WHAT TO DO » Everything from the line containing "buildBaseTray();" through the line containing "obj.parent = None" must be quoted exactly; everything else is left out.

EXTRACTED MATERIAL »
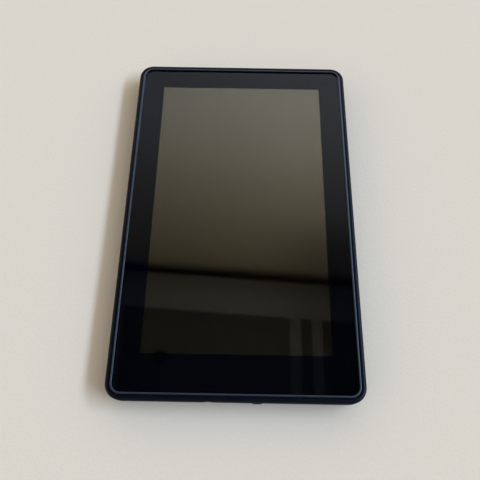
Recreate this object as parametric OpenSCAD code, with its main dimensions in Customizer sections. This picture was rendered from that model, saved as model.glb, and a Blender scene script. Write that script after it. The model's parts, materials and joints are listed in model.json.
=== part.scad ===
// Slim seven-inch reading tablet lying on its back.
// X runs across the body, Y runs up the page and Z runs out of the screen.
// The origin is the middle of the flat back. All sizes are in millimetres.

/* [Body] */
// Width across the sides
body_w = 120; // [119.5:0.5:122]
// Height from the port edge to the speaker edge
body_h = 190; // [189.5:0.5:192]
// Thickness from the back to the top of the lip
body_t = 11.4; // [11.4:0.1:12.4]
// Radius of the four corners seen from the front
corner_r = 7.6; // [7.4:0.1:8.2]
// Radius of the edge between the back and the sides
back_edge_r = 3.6; // [3:0.1:3.6]
// Radius of the rear cover's upper edge
rim_r = 1.5; // [1.2:0.1:1.5]
// Height of the rear cover's upper edge below the top of the lip
rim_drop = 0.5; // [0.3:0.1:0.8]
// Thickness of the rear cover's sides
wall_t = 1.9; // [1.8:0.1:1.9]
// Thickness of the rear cover's back
floor_t = 1.3; // [1.1:0.1:1.3]

/* [Screen] */
// Width of the window in the black border
screen_w = 90; // [88:0.5:92]
// Height of the window in the black border
screen_h = 154.7; // [150:0.1:154.7]
// Height of the window's centre above the body's centre
screen_y = 3.4; // [2:0.1:3.4]
// Gap between the rear cover and the front frame
seam = 0.2; // [0.15:0.05:0.3]
// Width of the front frame's raised lip
lip_w = 0.8; // [0.7:0.05:0.9]
// Width of the sunken step between the lip and the rear cover
step_w = 0.5; // [0.4:0.05:0.5]
// Gap between the lip and the cover glass
glass_gap = 0.05; // [0.04:0.01:0.1]
// Depth of the cover glass below the top of the lip
glass_recess = 0.1; // [0.05:0.05:0.2]
// Thickness of the cover glass
glass_t = 1; // [0.9:0.1:1.1]
// Thickness of the display module
lcd_t = 3.2; // [3:0.1:3.2]

/* [Inside] */
// Thickness of the metal plate behind the display
plate_t = 0.6; // [0.5:0.1:0.6]
// Width of the battery cell
battery_w = 84; // [78:1:84]
// Height of the battery cell
battery_h = 118; // [110:1:118]
// Thickness of the battery cell
battery_t = 3.8; // [3.4:0.1:3.8]
// Thickness of the main board
board_t = 0.8; // [0.7:0.1:0.9]
// Width of the main board
board_w = 103; // [101:1:103]

/* [Ports and button] */
// Centre of the power button across the body
button_x = 10; // [9:0.5:12]
// Width of the power button
button_w = 4.4; // [4:0.1:5]
// Height of the power button
button_h = 2.4; // [2.2:0.1:2.6]
// How far the power button stands out
button_proud = 0.45; // [0.3:0.05:0.6]
// Travel of the power button
button_travel = 0.3; // [0.2:0.05:0.3]
// Centre of the charging socket across the body
usb_x = -1; // [-2:0.5:0]
// Centre of the headphone jack across the body
jack_x = -13; // [-15:0.5:-12]
// Radius of the headphone jack's bore
jack_bore_r = 1.785; // [1.76:0.005:1.8]

/* [Hidden] */
$fn = 64;
// A little more than any cut needs, so that it passes right through
over = 1;

// Corner centres, shared by the rear cover, the front frame and the glass
corner_x = body_w / 2 - corner_r;
corner_y = body_h / 2 - corner_r;

// Levels, from the lip down to the back
rim_top = body_t - rim_drop;
glass_top = body_t - glass_recess;
mask_t = 0.1;
mask_top = glass_top - glass_t;
mask_low = mask_top - mask_t;
tape_t = 0.2;
ledge_top = mask_low - tape_t;
ledge_t = 0.7;
touch_t = 0.3;
touch_low = mask_low - touch_t;
gasket_t = 0.6;
lcd_top = touch_low - gasket_t;
lcd_low = lcd_top - lcd_t;
plate_low = lcd_low - plate_t;
battery_top = plate_low - tape_t;
battery_low = battery_top - battery_t;
standoff_t = 0.4;
board_top = plate_low - standoff_t;
board_low = board_top - board_t;
port_z = board_low + board_t / 2;

// Front frame: distances outward from the line of corner centres
frame_out = corner_r - wall_t - seam;
lip_in = frame_out - step_w - lip_w;
ledge_in = 0.2;
lip_r = 0.25;
step_top = rim_top - 0.4;
skirt_low = lcd_top - 1.7;
glass_out = lip_in - glass_gap;
inner_wall_y = body_h / 2 - wall_t;

// Snap ridges on the skirt, and their recesses in the rear cover
snap_z = skirt_low + 0.9;
snap_h = 0.6;
snap_deep = 0.4;
snap_long = 8;
snap_side_y = [-66, -20, 20, 66];
snap_end_x = [-34, 34];

// Display module
lcd_w = 100.2;
lcd_h = 161.2;
lcd_y = screen_y - 2;
lcd_end_y = lcd_y - lcd_h / 2;
tray_wall = 0.5;
tray_floor = 0.3;
guide_t = 1.2;
films_t = 0.4;
polariser_t = 0.2;
led_depth = 1.4;

// Battery
battery_y = 19;
battery_end_y = battery_y - battery_h / 2;
protection_depth = 3.4;
lead_pitch = 1.3;
battery_plug_x = -20;
battery_plug_y = -50;

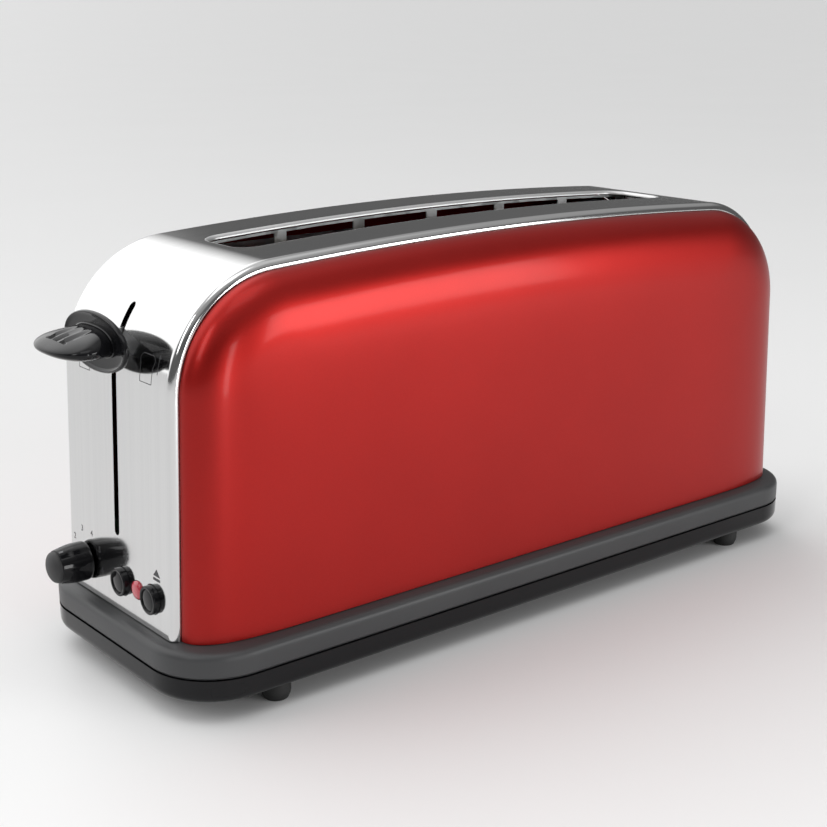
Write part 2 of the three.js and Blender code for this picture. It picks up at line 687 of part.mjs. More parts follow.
// ---- mains inlet at the rear ----
function buildInlet() {
  const faceX = endSurfaceX(glandHeight);
  const gland = rodAlongX(glandRadius, glandY, glandHeight, [faceX + 0.7, faceX + 2.7], 28)
    .add(rodAlongX(glandNeck, glandY, glandHeight, [faceX - 9, faceX + 1], 28))
    .subtract(rodAlongX(glandBore, glandY, glandHeight, [faceX - 10, faceX + 4], 24));
  add('cord_gland', gland, 'rubber');
  const blockX = endPlateX + plateSheet + 6;
  add('terminal_block', block([blockX, blockX + 14], [glandY - 10, glandY + 10],
    [plateBottom, plateBottom + 12]), 'greyPlastic');
}

buildBaseTray();
buildPlinth();
buildFeet();
buildCrumbTray();
buildWrap();
buildSidePanels();
buildChassisPlates();
buildEndPlate('end_plate_front', frontPlateX, neckTop);
buildEndPlate('end_plate_rear', rearPlateX, rackTop);
buildHeatersAndShields();
buildGuides();
buildRack();
buildSlider();
buildLever();
buildRodAndSpring();
buildLatch();
buildControls();
buildInlet();

export default toaster;
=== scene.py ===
import json
from math import atan, atan2, cos, pi, radians, sin, sqrt

import bmesh
import bpy
from mathutils import Matrix, Vector

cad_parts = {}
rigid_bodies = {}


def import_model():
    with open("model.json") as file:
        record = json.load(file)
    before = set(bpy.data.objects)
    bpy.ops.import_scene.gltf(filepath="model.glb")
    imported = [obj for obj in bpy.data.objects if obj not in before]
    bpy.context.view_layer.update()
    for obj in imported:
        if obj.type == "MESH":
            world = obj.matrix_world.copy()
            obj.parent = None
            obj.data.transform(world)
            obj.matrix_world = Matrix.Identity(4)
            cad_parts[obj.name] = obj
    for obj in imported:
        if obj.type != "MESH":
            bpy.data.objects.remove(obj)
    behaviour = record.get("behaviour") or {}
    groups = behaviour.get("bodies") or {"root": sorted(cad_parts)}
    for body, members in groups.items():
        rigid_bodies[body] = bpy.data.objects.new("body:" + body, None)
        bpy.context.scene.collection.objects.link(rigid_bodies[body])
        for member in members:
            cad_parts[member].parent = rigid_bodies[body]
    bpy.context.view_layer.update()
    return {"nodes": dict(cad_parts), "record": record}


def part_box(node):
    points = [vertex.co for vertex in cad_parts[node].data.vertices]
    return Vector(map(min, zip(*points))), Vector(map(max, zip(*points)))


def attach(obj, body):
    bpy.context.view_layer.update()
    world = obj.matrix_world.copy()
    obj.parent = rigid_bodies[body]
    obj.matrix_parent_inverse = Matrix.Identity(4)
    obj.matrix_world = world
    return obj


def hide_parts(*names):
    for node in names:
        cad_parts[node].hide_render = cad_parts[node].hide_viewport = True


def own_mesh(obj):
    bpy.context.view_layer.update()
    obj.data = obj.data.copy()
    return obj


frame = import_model()
mm = 0.001
print("frame loaded:", len(frame["nodes"]), "nodes")


# a node's output that can be added and multiplied like a number
class Socket:
    def __init__(self, graph, link):
        self.graph, self.link = graph, link

    def maths(self, operation, *values):
        return self.graph.add("ShaderNodeMath", {"operation": operation}, *values)

    def __add__(self, other):
        return self.maths("ADD", self, other)

    def __sub__(self, other):
        return self.maths("SUBTRACT", self, other)

    def __mul__(self, other):
        return self.maths("MULTIPLY", self, other)

    def __lt__(self, other):
        return self.maths("LESS_THAN", self, other)


# one way to add any node: its type, its settings, then the values or links of its sockets
class Graph:
    def __init__(self, tree):
        self.tree = tree

    def put(self, socket, value):
        if isinstance(value, Socket):
            self.tree.links.new(value.link, socket)
        elif value is not None:
            socket.default_value = value

    def node(self, kind, settings=None, *values, **named):
        made = self.tree.nodes.new(kind)
        for key, value in (settings or {}).items():
            if key == "stops":
                fillRamp(made.color_ramp, value)
            else:
                setattr(made, key, value)
        live = [s for s in made.inputs if s.enabled]
        for socket, value in zip(live, values):
            self.put(socket, value)
        for name, value in named.items():
            wanted = name.replace("_", " ")
            self.put(next(s for s in live if s.name == wanted), value)
        return made

    def add(self, kind, settings=None, *values, **named):
        made = self.node(kind, settings, *values, **named)
        return Socket(self, next(s for s in made.outputs if s.enabled))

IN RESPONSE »
buildBaseTray();
buildPlinth();
buildFeet();
buildCrumbTray();
buildWrap();
buildSidePanels();
buildChassisPlates();
buildEndPlate('end_plate_front', frontPlateX, neckTop);
buildEndPlate('end_plate_rear', rearPlateX, rackTop);
buildHeatersAndShields();
buildGuides();
buildRack();
buildSlider();
buildLever();
buildRodAndSpring();
buildLatch();
buildControls();
buildInlet();

export default toaster;
=== scene.py ===
import json
from math import atan, atan2, cos, pi, radians, sin, sqrt

import bmesh
import bpy
from mathutils import Matrix, Vector

cad_parts = {}
rigid_bodies = {}


def import_model():
    with open("model.json") as file:
        record = json.load(file)
    before = set(bpy.data.objects)
    bpy.ops.import_scene.gltf(filepath="model.glb")
    imported = [obj for obj in bpy.data.objects if obj not in before]
    bpy.context.view_layer.update()
    for obj in imported:
        if obj.type == "MESH":
            world = obj.matrix_world.copy()
            obj.parent = None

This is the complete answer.